The exercise:
A line counts if it contains the word "handed" at least once. State how many such lines the records contain, giving the number alone.

Stored data:
☆ ☆ ☆ ☆ ☆

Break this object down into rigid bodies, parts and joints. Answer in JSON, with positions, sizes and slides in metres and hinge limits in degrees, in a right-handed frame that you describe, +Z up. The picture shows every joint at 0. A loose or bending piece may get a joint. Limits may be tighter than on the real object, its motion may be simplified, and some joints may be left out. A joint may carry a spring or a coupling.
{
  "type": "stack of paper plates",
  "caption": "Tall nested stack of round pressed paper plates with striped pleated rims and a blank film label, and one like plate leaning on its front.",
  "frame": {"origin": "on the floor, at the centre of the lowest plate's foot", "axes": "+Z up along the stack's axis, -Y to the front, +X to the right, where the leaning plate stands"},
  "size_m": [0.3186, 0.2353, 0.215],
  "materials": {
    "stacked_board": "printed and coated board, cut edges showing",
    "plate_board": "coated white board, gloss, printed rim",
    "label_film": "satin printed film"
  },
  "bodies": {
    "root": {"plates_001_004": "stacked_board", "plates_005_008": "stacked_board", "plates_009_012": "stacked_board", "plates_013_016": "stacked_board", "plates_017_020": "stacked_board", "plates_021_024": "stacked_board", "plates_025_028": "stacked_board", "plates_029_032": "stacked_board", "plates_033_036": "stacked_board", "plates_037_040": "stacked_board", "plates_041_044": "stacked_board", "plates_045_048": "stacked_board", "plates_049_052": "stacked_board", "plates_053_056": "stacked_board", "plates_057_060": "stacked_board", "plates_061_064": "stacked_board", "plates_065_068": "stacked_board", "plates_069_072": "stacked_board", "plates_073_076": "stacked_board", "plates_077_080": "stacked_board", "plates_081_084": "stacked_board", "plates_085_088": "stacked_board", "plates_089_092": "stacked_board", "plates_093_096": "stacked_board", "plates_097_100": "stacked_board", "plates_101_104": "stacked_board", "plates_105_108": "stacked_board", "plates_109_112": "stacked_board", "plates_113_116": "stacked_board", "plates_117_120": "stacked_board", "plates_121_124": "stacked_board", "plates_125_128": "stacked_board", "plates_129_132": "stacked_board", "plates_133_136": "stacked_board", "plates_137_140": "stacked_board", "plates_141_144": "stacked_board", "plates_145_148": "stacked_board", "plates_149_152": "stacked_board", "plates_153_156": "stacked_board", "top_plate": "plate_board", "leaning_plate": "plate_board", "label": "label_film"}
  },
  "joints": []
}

☆ ☆ ☆ ☆ ☆

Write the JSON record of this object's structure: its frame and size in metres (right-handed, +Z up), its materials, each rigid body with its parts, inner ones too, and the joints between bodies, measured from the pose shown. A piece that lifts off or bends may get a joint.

☆ ☆ ☆ ☆ ☆

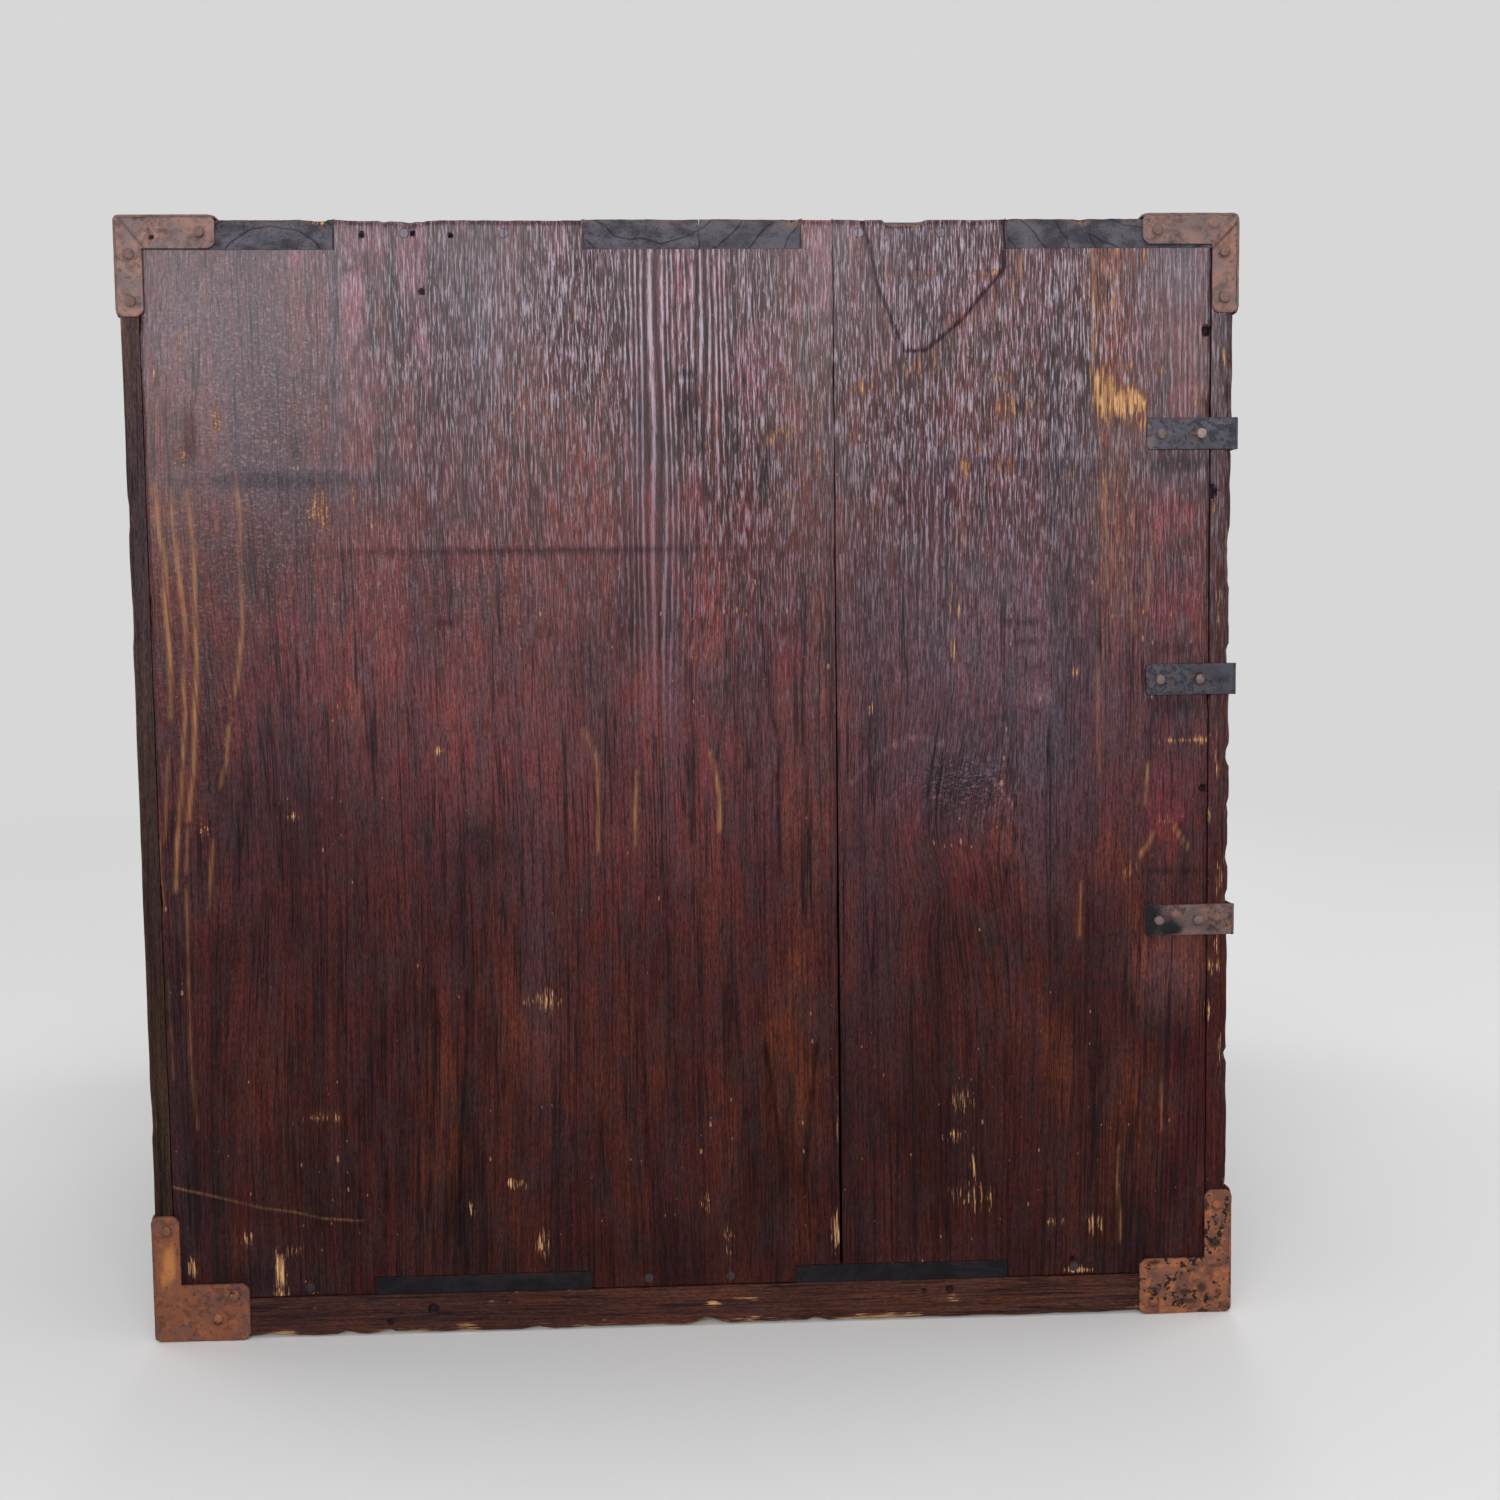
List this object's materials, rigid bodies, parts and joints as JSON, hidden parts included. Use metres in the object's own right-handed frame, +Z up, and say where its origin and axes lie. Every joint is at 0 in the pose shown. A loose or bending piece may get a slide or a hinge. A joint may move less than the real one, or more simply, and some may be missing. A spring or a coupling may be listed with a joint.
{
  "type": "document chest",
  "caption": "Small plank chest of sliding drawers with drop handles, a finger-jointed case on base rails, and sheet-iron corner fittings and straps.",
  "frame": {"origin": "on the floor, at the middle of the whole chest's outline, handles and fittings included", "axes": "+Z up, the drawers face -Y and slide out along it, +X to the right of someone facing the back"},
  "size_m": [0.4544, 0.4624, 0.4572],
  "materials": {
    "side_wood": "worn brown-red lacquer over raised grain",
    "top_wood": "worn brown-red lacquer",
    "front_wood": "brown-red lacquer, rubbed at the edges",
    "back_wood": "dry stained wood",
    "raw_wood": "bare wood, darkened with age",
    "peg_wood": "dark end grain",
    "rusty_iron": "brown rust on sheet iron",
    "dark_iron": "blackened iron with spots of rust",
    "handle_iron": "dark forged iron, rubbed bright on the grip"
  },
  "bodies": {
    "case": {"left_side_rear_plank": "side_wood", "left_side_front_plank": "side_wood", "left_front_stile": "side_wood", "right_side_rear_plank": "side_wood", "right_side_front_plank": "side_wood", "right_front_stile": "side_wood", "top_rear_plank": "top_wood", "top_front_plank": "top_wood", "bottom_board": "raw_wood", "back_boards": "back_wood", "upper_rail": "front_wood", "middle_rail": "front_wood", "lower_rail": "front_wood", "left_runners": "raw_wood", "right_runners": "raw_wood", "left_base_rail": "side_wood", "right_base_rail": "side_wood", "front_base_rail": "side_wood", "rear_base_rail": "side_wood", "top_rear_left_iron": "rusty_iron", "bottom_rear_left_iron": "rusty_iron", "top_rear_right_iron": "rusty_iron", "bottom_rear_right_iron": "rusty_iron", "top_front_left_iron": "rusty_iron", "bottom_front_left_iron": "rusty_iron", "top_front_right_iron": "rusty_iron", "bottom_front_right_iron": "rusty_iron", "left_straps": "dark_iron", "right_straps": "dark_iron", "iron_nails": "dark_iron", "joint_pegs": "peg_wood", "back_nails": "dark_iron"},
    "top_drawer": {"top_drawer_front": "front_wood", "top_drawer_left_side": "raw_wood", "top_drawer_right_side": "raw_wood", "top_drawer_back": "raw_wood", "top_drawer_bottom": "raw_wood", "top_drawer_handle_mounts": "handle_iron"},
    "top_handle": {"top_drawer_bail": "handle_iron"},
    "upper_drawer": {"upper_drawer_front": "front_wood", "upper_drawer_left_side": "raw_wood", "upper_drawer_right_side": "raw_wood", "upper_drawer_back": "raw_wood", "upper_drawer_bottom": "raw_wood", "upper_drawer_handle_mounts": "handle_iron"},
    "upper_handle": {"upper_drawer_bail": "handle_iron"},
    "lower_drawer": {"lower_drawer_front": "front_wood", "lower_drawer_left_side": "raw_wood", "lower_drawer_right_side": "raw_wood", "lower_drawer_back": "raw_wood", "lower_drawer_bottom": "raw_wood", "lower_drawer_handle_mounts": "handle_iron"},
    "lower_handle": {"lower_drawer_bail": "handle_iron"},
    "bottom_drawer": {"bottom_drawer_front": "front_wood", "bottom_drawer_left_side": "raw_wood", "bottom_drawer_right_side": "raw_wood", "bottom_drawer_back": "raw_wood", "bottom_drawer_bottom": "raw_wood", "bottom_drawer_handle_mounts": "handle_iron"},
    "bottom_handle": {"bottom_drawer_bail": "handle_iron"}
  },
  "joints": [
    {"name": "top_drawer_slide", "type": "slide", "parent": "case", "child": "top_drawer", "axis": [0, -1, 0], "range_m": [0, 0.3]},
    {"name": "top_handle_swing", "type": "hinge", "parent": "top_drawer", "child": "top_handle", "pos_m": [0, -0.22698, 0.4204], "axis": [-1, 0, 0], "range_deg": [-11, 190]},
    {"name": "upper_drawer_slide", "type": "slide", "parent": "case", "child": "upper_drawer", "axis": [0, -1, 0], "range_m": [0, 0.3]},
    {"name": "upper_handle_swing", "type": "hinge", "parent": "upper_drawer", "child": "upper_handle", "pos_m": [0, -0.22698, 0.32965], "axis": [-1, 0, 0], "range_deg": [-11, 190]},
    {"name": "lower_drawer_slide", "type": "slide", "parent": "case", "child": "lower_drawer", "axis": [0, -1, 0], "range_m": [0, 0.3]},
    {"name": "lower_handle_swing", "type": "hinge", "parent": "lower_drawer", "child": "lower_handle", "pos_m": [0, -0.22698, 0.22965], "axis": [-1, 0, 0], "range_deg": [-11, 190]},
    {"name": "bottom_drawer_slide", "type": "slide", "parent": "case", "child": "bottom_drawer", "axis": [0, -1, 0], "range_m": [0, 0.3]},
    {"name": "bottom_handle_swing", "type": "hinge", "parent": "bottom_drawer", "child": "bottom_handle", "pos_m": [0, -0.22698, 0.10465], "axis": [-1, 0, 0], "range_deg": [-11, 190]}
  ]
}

☆ ☆ ☆ ☆ ☆

Exercise result:
3